Firstly, there is ‘Behavioural Control’ which is based upon the direct personal supervision of the employees. This form of control appears more useful to the needs of individual managers in their attempts to control subordinates in one department or section. There is also ‘Output Control’ which is based on the measurement of outputs and the results achieved. This form of control serves the needs of the organisation as a whole and is used largely because of the demand for simple measurement of organisational performance.
However, whatever nature of control and whatever form it takes, there are five essential elements for a management control system to be truly successful. These factors include the planning of what is desired, establishing standards of performance, monitoring actual performance, comparing actual achievement against the planned target and also rectifying the taking of corrective action. One view of control is based on classical approach and traditional assumptions of organisation and management.
Control is viewed as an essential feature of formal organisation and a hierarchical structure of authority. An alternative view of control is more in keeping with the human relations approach, control is seen as a feature of interpersonal influence and takes place within a network of interaction and communication. While the need for some form of control is constant, the extent and manner of control is variable. The exercise of control is an expression of management systems and styles of behaviour.
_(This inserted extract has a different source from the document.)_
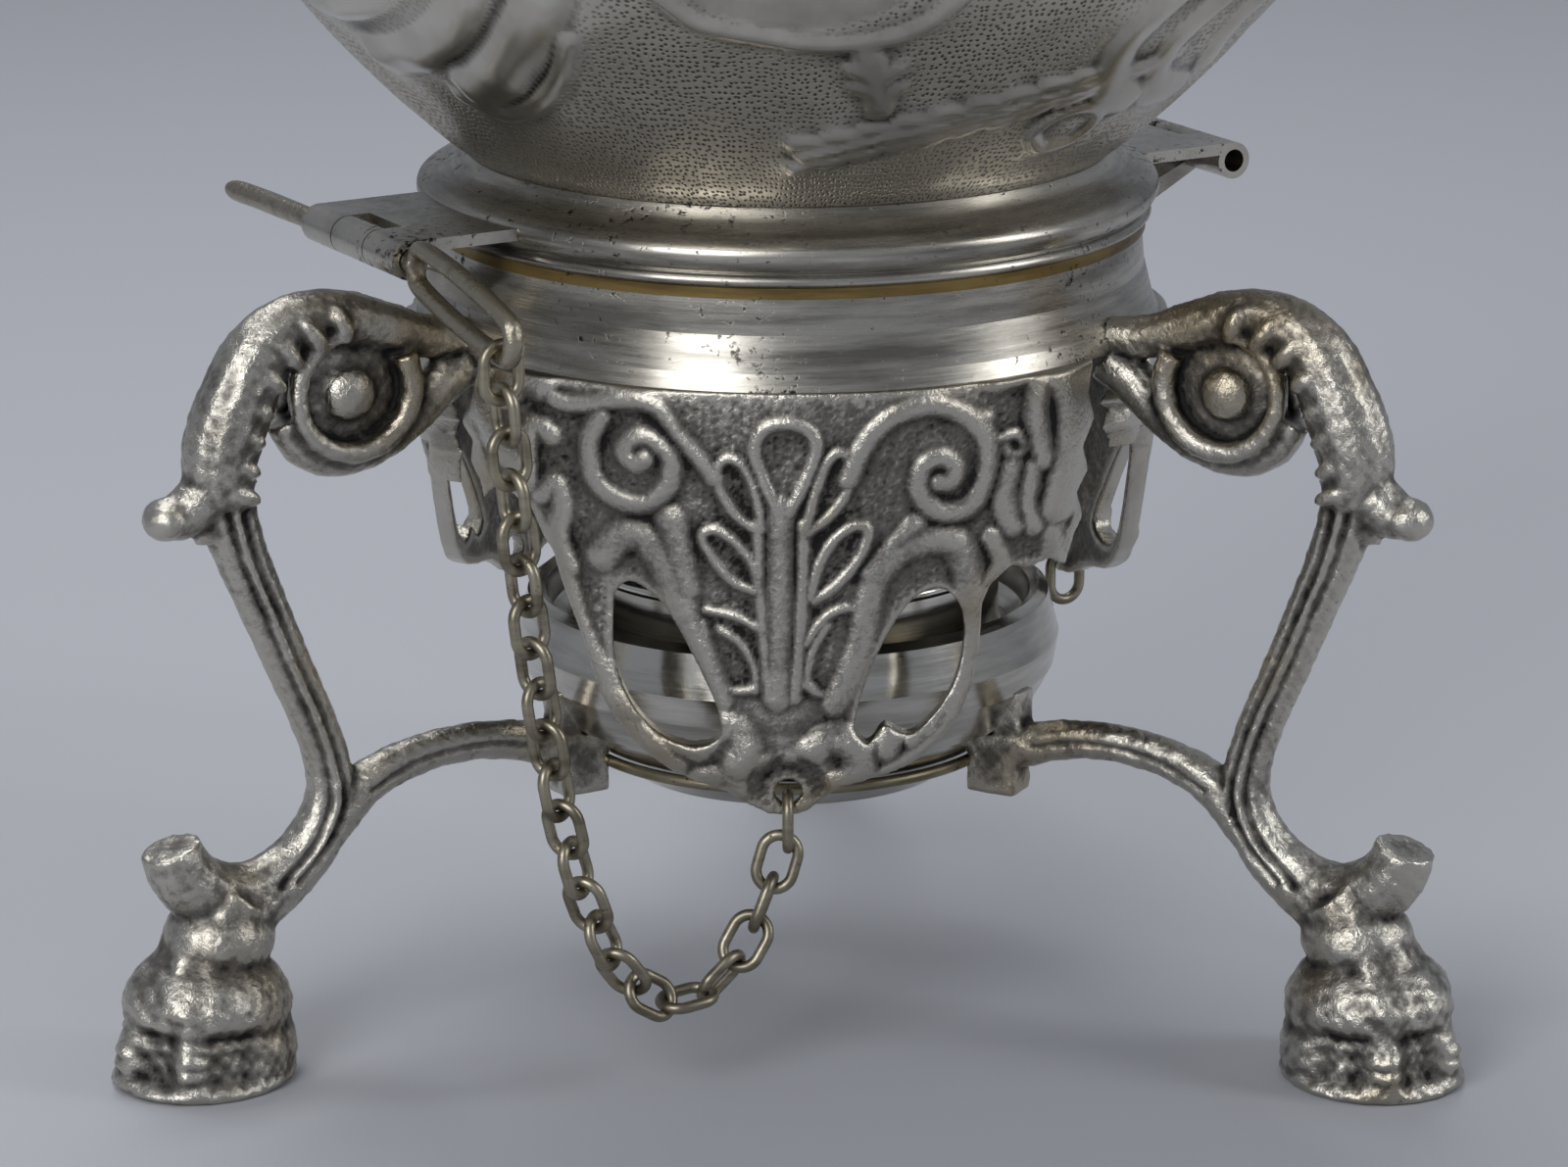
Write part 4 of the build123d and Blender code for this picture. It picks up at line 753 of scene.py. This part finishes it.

In conclusion, power and control must be used because managers must influence those they depend on. Power and control are both crucial in the development of managers’ self-confidence and willingness to support subordinates. From this perspective, power and control should be accepted as a natural part of any organisation. Managers should recognise and develop their own power and co-ordinate and support the work of subordinates; it is powerlessness, not power, that undermines organisational effectiveness and relationships between managers and their subordinates.